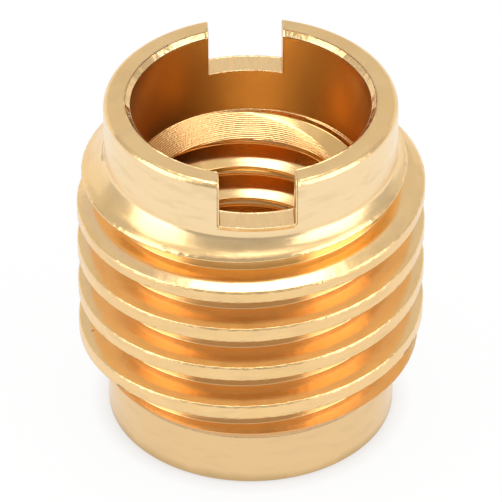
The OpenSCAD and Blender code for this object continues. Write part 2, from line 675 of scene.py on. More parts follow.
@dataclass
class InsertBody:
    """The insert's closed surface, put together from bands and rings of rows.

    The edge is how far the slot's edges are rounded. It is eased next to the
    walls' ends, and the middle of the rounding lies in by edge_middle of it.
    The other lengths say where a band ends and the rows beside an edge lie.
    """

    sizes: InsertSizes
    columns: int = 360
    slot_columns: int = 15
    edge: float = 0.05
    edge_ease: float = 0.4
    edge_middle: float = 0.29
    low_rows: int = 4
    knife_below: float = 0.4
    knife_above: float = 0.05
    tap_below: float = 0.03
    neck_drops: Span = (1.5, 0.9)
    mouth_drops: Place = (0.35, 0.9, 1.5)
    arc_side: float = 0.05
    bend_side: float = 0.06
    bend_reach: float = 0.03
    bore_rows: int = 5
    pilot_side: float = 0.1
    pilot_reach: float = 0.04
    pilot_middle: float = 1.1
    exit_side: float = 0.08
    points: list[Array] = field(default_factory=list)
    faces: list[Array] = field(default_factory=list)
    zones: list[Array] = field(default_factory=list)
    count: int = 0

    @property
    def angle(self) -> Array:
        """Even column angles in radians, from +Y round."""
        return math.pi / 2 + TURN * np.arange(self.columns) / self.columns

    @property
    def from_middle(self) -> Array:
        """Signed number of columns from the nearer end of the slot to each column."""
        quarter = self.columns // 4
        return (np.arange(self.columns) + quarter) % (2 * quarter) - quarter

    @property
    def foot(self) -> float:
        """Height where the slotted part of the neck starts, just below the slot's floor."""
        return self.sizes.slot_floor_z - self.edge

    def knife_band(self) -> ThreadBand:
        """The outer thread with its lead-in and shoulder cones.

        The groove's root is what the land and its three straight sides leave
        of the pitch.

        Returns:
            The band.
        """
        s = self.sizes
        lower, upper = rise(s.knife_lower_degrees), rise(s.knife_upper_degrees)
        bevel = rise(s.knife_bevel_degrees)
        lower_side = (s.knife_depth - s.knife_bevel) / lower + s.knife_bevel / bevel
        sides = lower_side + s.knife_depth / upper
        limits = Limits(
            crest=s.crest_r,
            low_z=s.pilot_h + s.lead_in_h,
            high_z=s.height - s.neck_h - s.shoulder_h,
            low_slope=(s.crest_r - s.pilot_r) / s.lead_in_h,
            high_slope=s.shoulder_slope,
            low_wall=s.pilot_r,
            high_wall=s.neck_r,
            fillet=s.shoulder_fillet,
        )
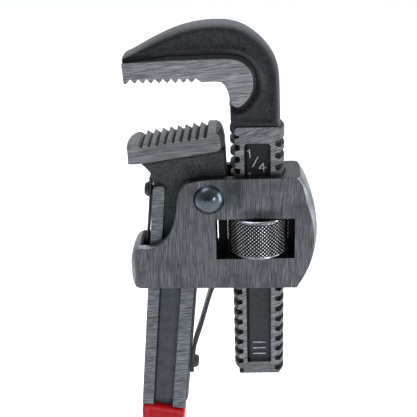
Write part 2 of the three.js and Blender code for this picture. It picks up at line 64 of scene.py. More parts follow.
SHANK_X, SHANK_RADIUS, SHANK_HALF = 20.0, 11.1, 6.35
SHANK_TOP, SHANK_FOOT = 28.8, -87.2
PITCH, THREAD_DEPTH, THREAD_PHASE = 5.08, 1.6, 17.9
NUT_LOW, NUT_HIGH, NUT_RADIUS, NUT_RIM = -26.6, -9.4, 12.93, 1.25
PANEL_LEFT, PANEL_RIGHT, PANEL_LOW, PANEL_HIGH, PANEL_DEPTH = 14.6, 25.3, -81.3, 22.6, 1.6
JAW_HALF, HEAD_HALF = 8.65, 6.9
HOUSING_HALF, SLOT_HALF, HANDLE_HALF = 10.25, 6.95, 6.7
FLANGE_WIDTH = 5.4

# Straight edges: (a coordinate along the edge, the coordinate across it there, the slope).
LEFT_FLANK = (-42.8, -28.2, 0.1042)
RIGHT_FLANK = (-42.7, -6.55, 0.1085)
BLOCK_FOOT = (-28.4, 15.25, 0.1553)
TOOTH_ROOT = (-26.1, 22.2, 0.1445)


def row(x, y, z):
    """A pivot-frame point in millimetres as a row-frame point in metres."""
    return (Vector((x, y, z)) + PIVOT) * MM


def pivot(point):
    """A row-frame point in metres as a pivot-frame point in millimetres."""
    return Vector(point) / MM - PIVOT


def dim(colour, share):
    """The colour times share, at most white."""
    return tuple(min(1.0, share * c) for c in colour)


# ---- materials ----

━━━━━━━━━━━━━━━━

> [AIM OF THE TASK]
Return each line of the listing that holds the string "follow".

> [RESPONSE TO THIS TASK]
The OpenSCAD and Blender code for this object continues. Write part 2, from line 675 of scene.py on. More parts follow.
Write part 2 of the three.js and Blender code for this picture. It picks up at line 64 of scene.py. More parts follow.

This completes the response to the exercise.